Breathe, Jack, Breathe.
I walked a tight circle around her, my dart dispenser pointed in her direction, she definitely looked human—enough.
She pushed my dart down to the floor and rolled over it crushing it into tiny glittering dust and sulfurous yellow goop. She took my free hand into her hers. I looked into her quartz eyes, and I realized she provided a very sophisticated techno-matrix of devices and was quite possibly my only chance at finding my way out of the future and back to my home.
“My time-pitch? I want it back! One of your reprobates stole it.” I let go of her hand
“Did you ask the bantam-bots where it might be? My capacitor can locate one of those little rascal bots for you.” She put her hands on her voluptuous robo hips, closed her eyes and her corporeal façade appeared to disappear, waver, and then, just as quickly returned. Her blue quartz eyes grew wide with a mixture of emotions, fear and awe.
“Your time-pitch--it’s in the basement,” she said, in a frightened whispery voice, “Something’s strained your time-pitch. Something unauthorized has come through!” Silibot said, sounding panicked and excited at the same time.
“Let’s find the pitch,” I said
My heart broke at the sight of the pitch. I lifted each half of the orb that was once the time-pitch and gently pushed the two palm-sized metallic case parts together, but a split along the seamed edges kept the pieces from forming a complete seal. I pushed as hard as I could and held them there.
“Jack, honey-babe,” I thought I’d never see you again! You saved me. I love you.”
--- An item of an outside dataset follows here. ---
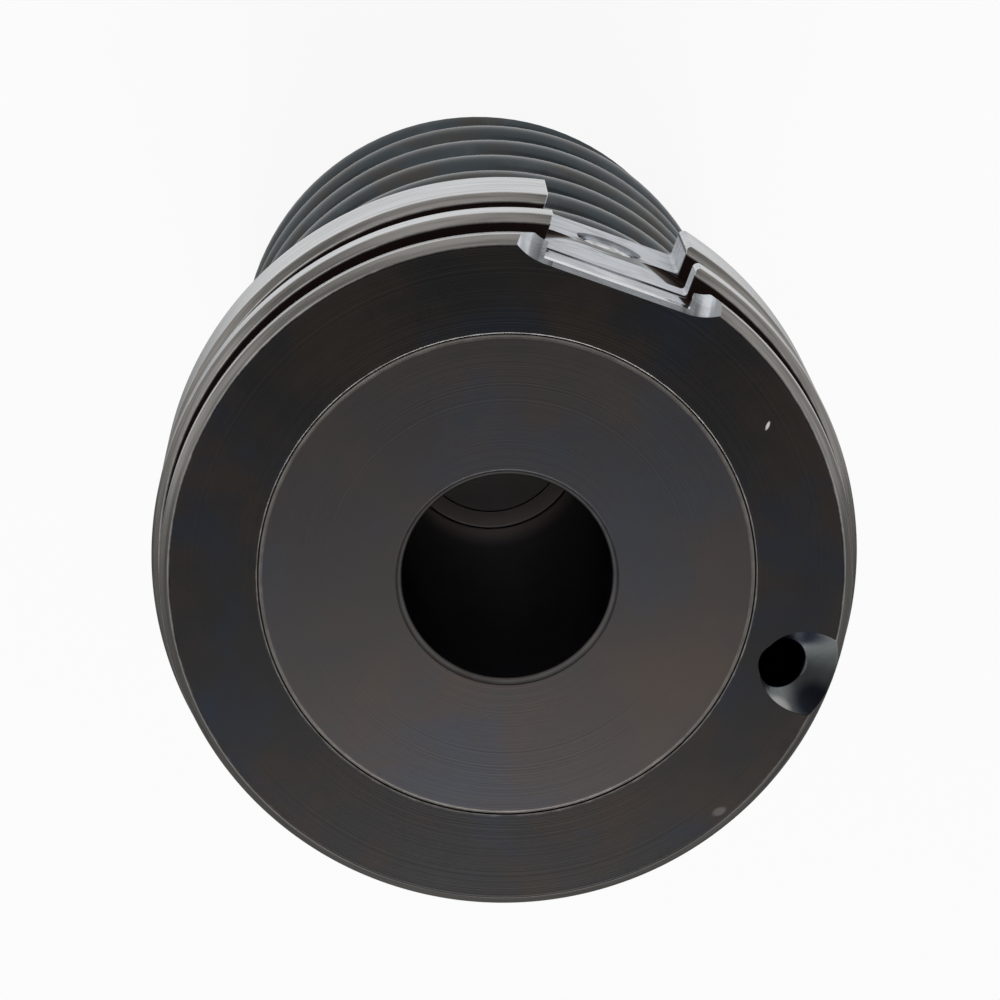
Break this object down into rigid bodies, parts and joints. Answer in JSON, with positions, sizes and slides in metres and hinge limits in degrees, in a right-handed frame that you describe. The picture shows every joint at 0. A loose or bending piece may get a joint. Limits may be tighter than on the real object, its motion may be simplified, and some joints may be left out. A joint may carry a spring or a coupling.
{
  "type": "cartridge valve",
  "caption": "Slip-in cartridge valve: a grooved collar with a milled notch, a hollow poppet flush with its face, and a heavy outer spring that closes it.",
  "frame": {"origin": "middle of the spring plate's underside, on the valve's axis", "axes": "+Z along the axis towards the control face, +Y towards the side of the notch, +X to its right"},
  "size_m": [0.06, 0.06, 0.0994],
  "materials": {
    "black_oxide_steel": "black oxide on turned and milled steel, worn bright on the edges",
    "grey_hardened_steel": "dark grey hardened and ground steel",
    "dark_steel": "dark oiled steel",
    "bright_steel": "bright turned steel",
    "oil_tempered_spring_steel": "oil tempered spring wire, dark blue-green grey",
    "bearing_bronze": "bearing bronze",
    "brass": "turned brass"
  },
  "bodies": {
    "sleeve": {"seat_collar": "black_oxide_steel", "notch_plug": "bright_steel", "control_orifice": "brass", "guide_cage": "dark_steel", "cage_snap_ring": "black_oxide_steel", "cage_pin": "bright_steel", "upper_guide_bush": "bearing_bronze", "lower_guide_bush": "bearing_bronze", "spring_washer": "dark_steel", "closing_spring": "oil_tempered_spring_steel"},
    "poppet": {"poppet": "grey_hardened_steel", "pilot_plug": "bright_steel", "pilot_spring": "oil_tempered_spring_steel", "stop_ring": "dark_steel", "plate_pin": "bright_steel", "spring_plate": "dark_steel", "spring_shim": "bright_steel", "tab_washer": "bright_steel", "lock_nut": "black_oxide_steel"},
    "pilot": {"pilot_cone": "bright_steel"}
  },
  "joints": [
    {"name": "poppet_lift", "type": "slide", "parent": "sleeve", "child": "poppet", "axis": [0, 0, 1], "range_m": [0, 0.007], "stiffness_N_per_m": 26500, "springref_m": -0.01, "deforming": ["closing_spring"]},
    {"name": "pilot_lift", "type": "slide", "parent": "poppet", "child": "pilot", "axis": [0, 0, -1], "range_m": [0, 0.0015], "stiffness_N_per_m": 2000, "springref_m": -0.002, "deforming": ["pilot_spring"]}
  ]
}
Rhonda’s voice from the pitch!
I quickly let the orb once again fall in two.
The weakened orb, now rendered dangerous, could let anything fall through into this chrono-zone, or fall out without anyone knowing where they came from or where they’d gone.
Silibot whirred over to me, her large, crystal blue eyes fixated on the luminescent globe parts in my palm.
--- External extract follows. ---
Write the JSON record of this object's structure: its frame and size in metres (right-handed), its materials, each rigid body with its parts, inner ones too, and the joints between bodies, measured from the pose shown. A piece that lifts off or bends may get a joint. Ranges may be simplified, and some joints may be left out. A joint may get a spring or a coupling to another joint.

The click clack of a single stiletto made us turn. The lithe form of Veronica limped towards us. My finger hooked gently round another germ bomb in my pocket.
&
nbsp; “Wait. There’s someone else. Who’s that?” Silibot pointed away from Veronica to someone at the end of the hall.
“Eh?” I spun around in the opposite direction in time to see a man slip quietly down the hall.
I took off after him.
The last thing I remembered was seeing a pair of black boots, exactly like mine, the coolest Doc Martians I’d ever seen. And then he threw a germ bomb at me.
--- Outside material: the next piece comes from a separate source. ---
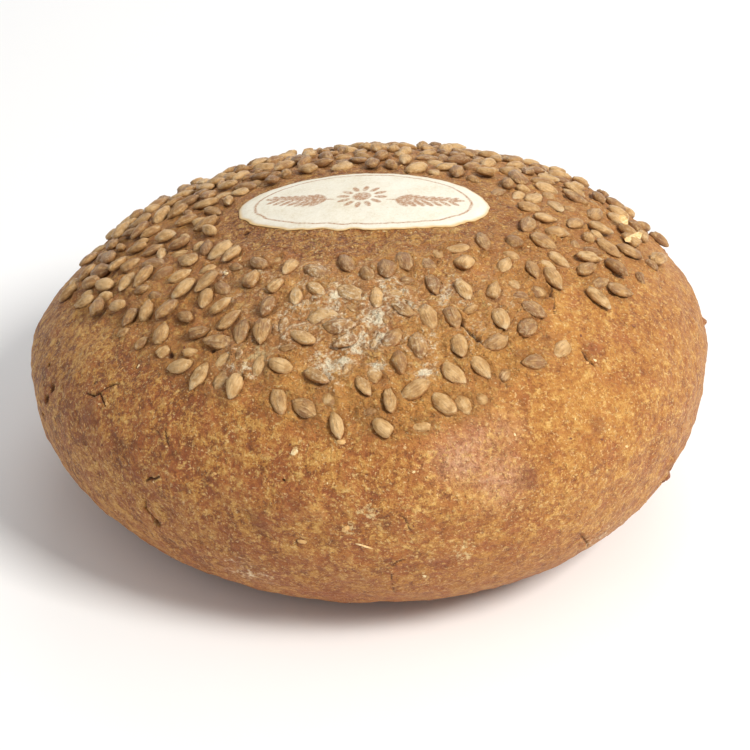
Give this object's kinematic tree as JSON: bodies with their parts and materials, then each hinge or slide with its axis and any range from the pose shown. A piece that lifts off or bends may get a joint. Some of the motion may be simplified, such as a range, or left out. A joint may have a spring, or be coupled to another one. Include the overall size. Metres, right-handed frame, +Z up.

When next I opened my eyes, I found myself sitting on a chair behind a desk in front of the time suspended students I’d left locked in the classroom. My long black duster coat lay over me; the level of pain pulsing in my skull made me feel like vomiting.
“I feel so shitty,” I said. “I think he hit me with a migraine shell.”
“You were dying, but I inoculated you,” Silibot said from across the class. “I had to save you in order to save him,” she said pointing to the me standing at the back of the room.
Beside her stood another man holding some type of laser weapon. I rubbed my eyes,—Silibot with her arms around another me!
“What the eff—“
Silibot did a quick heel-toe slalom between the students’ desks roller blading towards the real me. She stopped at my desk, behind her the students sat still, a frozen forest of bodies in various positions of distress.
“I’ve frozen them in time,” she said, indicating the students. “He,” she turned and pointed to the me at the back of the room, “is a nastier version of you, from another time-line, and I love him,” Silibot said.
“Great. I came here to kick the students’ asses,” I said, nodding to the suspended students. “Now I get to kick my own ass.”
I leaned in close to the robot, using her as shield against the possible laser fire of the other me, who knew what kind of arsenal he’d brought with him. When I next peered over her shoulder, I noticed that my competition had left the room and took the laser with him.